Maximizing the Smallest Eigenvalue of Grounded Laplacian Matrix

For a connected graph $\mathcal{G}=(V,E)$ with $n$ nodes, $m$ edges, and Laplacian matrix $\boldsymbol{{\mathit{L}}}$, a grounded Laplacian matrix $\boldsymbol{{\mathit{L}}}(S)$ of $\mathcal{G}$ is a $(n-k) \times (n-k)$ principal submatrix of $\boldsymbol{{\mathit{L}}}$, obtained from $\boldsymbol{{\mathit{L}}}$ by deleting $k$ rows and columns corresponding to $k$ selected nodes forming a set $S\subseteq V$. The smallest eigenvalue $\lambda(S)$ of $\boldsymbol{{\mathit{L}}}(S)$ plays a pivotal role in various dynamics defined on $\mathcal{G}$. For example, $\lambda(S)$ characterizes the convergence rate of leader-follower consensus, as well as the effectiveness of a pinning scheme for the pinning control problem, with larger $\lambda(S)$ corresponding to smaller convergence time or better effectiveness of a pinning scheme.
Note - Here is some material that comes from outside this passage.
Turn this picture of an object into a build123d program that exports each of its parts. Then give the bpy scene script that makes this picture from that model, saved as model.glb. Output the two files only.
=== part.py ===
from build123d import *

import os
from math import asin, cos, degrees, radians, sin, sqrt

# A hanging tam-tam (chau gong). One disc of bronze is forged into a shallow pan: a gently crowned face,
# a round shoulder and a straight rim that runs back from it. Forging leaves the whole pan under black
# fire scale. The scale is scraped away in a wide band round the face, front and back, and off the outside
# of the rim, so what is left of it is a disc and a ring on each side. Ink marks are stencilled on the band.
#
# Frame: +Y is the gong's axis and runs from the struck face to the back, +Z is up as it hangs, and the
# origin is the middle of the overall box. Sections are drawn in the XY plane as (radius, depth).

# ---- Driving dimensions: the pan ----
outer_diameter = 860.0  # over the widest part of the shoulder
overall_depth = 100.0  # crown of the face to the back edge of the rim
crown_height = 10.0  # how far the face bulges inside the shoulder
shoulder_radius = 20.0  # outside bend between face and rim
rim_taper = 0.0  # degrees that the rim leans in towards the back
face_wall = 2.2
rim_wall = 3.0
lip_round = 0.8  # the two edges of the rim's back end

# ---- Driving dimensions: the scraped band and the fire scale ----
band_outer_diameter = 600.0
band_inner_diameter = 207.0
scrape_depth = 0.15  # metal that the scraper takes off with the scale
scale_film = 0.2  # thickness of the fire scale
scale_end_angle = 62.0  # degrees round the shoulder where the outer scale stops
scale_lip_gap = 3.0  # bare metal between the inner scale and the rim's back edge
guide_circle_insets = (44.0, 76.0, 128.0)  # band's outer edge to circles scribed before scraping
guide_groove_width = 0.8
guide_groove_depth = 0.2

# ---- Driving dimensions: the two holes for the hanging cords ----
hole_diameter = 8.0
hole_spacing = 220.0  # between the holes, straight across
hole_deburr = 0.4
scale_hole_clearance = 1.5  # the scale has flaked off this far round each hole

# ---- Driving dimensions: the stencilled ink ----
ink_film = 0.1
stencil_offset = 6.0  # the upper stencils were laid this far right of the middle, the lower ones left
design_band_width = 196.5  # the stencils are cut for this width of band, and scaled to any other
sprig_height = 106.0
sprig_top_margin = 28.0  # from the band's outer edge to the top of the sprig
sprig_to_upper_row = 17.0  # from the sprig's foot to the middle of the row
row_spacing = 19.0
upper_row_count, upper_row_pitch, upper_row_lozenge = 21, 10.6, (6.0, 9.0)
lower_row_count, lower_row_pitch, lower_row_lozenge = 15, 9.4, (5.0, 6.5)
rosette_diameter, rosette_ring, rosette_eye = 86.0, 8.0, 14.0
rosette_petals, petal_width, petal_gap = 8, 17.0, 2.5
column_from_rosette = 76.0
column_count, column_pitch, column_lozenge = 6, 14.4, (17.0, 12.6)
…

In this paper, we focus on the problem of optimally selecting a subset $S$ of fixed $k \ll n$ nodes, in order to maximize the smallest eigenvalue $\lambda(S)$ of the grounded Laplacian matrix $\boldsymbol{{\mathit{L}}}(S)$. We show that this optimization problem is NP-hard and that the objective function is non-submodular but monotone. Due to the difficulty to obtain the optimal solution, we first propose a na\"{\i}ve heuristic algorithm selecting one optimal node at each time for $k$ iterations. Then we propose a fast heuristic scalable algorithm to approximately solve this problem, using derivative matrix, matrix perturbations, and Laplacian solvers as tools. Our na\"{\i}ve heuristic algorithm takes $\tilde{O}(knm)$ time, while the fast greedy heuristic has a nearly linear time complexity of $\tilde{O}(km)$. We also conduct numerous experiments on different networks sized up to one million nodes, demonstrating the superiority of our algorithm in terms of efficiency and effectiveness.